The Education Data Model helps to answer questions such as:

  • What data do schools, LEAs, and states need to collect and manage at the local level to meet the information needs of students, staff, and other stakeholders?
  • What data are needed to effectively manage education organizations to improve the success of teaching, learning, and school leadership?
  • What data is needed to efficiently manage and run an education organization from a fiscal and administrative perspective?

Data modeling is a family of techniques to describe the types of information important to an enterprise. Most would agree that the enterprise of education is in need of continuous and expansive conversations around information necessary to facilitate everything from the teaching and learning process to making federal policy decisions.

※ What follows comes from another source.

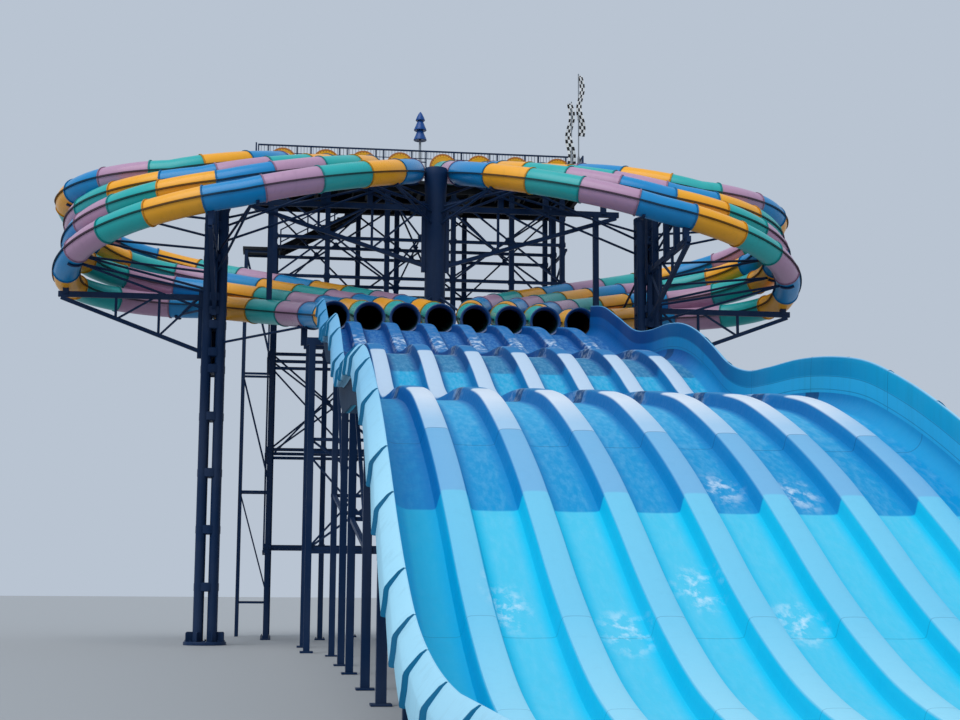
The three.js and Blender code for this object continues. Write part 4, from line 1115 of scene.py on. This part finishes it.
def pennant_shape(x, y, low, high, lean, width):
    """A cloth strip that snakes about its pole: its middle follows a sine of one and a half
    waves, its width falls by a third, and a finer wave sets it fore and aft. Its UV counts
    squares."""
    rows, columns = 70, 13
    u, v = np.meshgrid(np.linspace(0, 1, rows), np.linspace(-1, 1, columns), indexing="ij")
    px = x + lean + 0.075 * np.sin(3 * PI * u + 0.4) + width * (1 - 0.35 * u) * v
    sway = 0.05 * np.sin(2 * PI * (1.7 * u + 0.22 * v)) * (0.4 + 0.6 * np.abs(v))
    pz = low + (high - low) * u
    faces = [joined(px, y + sway + thick, pz).reshape(-1, 3) for thick in (-0.006, 0.006)]
    face = grid_tris(rows, columns, close_columns=False)
    size = rows * columns
    index = np.arange(size).reshape(rows, columns)
    rim = np.r_[index[0], index[1:, -1], index[-1, -2::-1], index[-2:0:-1, 0]]
    beside = np.roll(rim, -1)
    edge = quads_to_tris(joined(beside, rim, rim + size, beside + size))
    tris = np.vstack([face, (face + size)[:, ::-1], edge])
    uv = joined((v + 1) * 1.5, (high - low) * u / 0.15).reshape(-1, 2)
    return (np.vstack(faces), tris), np.vstack([uv, uv])


for side, (x, y, pole_top, *cloth) in PENNANTS.items():
    shape, uv = pennant_shape(x, y, *cloth)
    piece(f"{side}_pennant_cloth", shape, CHECKER, [f"{side}_pennant"], uv=uv)
    base = DECK_TOP + GAP
    top = pole_top - base
    mast = turned([(0.05, 0), (0.05, 1.35), (0.026, 1.45), (0.022, top - 0.05), (0.03, top - 0.04),
                   (0.01, top)], x, y, base, 14)
    piece(f"{side}_pennant_pole", mast, SILVER)

# Finishes of the CAD nodes that stay
for name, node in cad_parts.items():
    finish = DECKING if name in ("platform_deck", "stair_landing") else NAVY
    # Painted shade: the beams under the deck and the stair flight take the darkened navy
    if name in ("platform_beams", "stair_flight"):
        finish = SHADED_NAVY
    for slot in node.material_slots:
        slot.material = finish
    if not node.material_slots:
        node.data.materials.append(finish)

# Stage, lights and camera
bpy.ops.mesh.primitive_plane_add(size=400, location=(0, 0, -0.002))
ground = bpy.context.object
ground.name = "pale_floor"
pale = bpy.data.materials.new("pale floor")
pale.use_nodes = True
Tree(pale.node_tree).fill(pale.node_tree.nodes["Principled BSDF"],
                          {"Base Color": "a3a6a8", "Roughness": 0.8})
ground.data.materials.append(pale)

world = bpy.data.worlds.new("studio")
scene.world = world
world.use_nodes = True
Tree(world.node_tree).fill(world.node_tree.nodes["Background"], {0: "b9c4d2", 1: 1.0})
scene.view_settings.view_transform = "Standard"


def set_up(name, data, side, up, back, place):
    """An object for a light or a camera, turned by its own three axes and moved to a place."""
    made = bpy.data.objects.new(name, data)
    scene.collection.objects.link(made)
    made.matrix_world = Matrix(joined(side, up, back, place).tolist() + [[0, 0, 0, 1]])
    return made


# One wide, soft distant light from overhead, a little left and in front
sun = bpy.data.lights.new("overhead", "SUN")
sun.energy, sun.angle = 1.7, np.radians(50)
back = np.array([-0.4, -0.5, 1.0]) / norm([-0.4, -0.5, 1.0])
side = np.cross([0, 1.0, 0], back)
side /= norm(side)
set_up("overhead", sun, side, np.cross(back, side), back, np.array([0, 0, 40]))

# The camera fitted to the photo: its eye, its axes, and its focal length in pixels
EYE = np.array([-5.9003, -50.5796, 1.9080]) * HALF
AHEAD = np.array([0.12844, 0.98152, 0.14187])
RIGHT = np.array([0.99141, -0.13062, 0.00615])
UP = np.array([-0.02457, -0.13986, 0.98987])
FOCAL, PICTURE_WIDTH = 1615.0, 960.0
lens = bpy.data.cameras.new("photo camera")
lens.sensor_width, lens.clip_end = 36.0, 400
lens.lens = 36.0 * FOCAL / PICTURE_WIDTH
scene.camera = set_up("photo camera", lens, RIGHT, UP, -AHEAD, EYE)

Overall, data modeling is a critical tool, without which enterprises have little hope of thriving or complying with government regulations and industry standards. Data modeling is no longer limited to databases, no longer just the tool for IT staff, no longer focusing exclusively on technology, and no longer optional.

The Education Data Model details a conceptual representation of the education information domain focused at the student, instructor and course/class levels. It delineates the relationships and interdependencies between the data elements necessary to document, operate, track, evaluate, and improve key aspects of an education system. The Model aspires to be a comprehensive, non-proprietary inventory and a map of education information that can be used by schools, LEAs, states, vendors, and researchers to identify the information required for teaching, learning, administrative systems, and evaluation of education programs and approaches. The Data Model will continue to develop and expand in a manner open to all education stakeholders.

The Model

The Model:
  • Is not a data dictionary but a data inventory
  • Is linked to the NCES Handbooks Online
  • Allows for the use of definitions from other sources
  • Is comprehensive, dynamic & ongoing
  • Will have formalized update cycles

Development of the Data Model

The development of the Data Model involved taking important education questions, issues, or processes, and identifying the things (entities) that need to be tracked in order to answer the question, address the issues, or reflect the processes involved.

Next, for each thing identified, appropriate measures or descriptions (attributes) of the things are identified that are required in order to answer the question, address the issue, or reflect the process.

Finally, the important logical relationships among the things (relations) are identified. These relations reflect the real-world function of each thing (entity) and add more meaning to the model.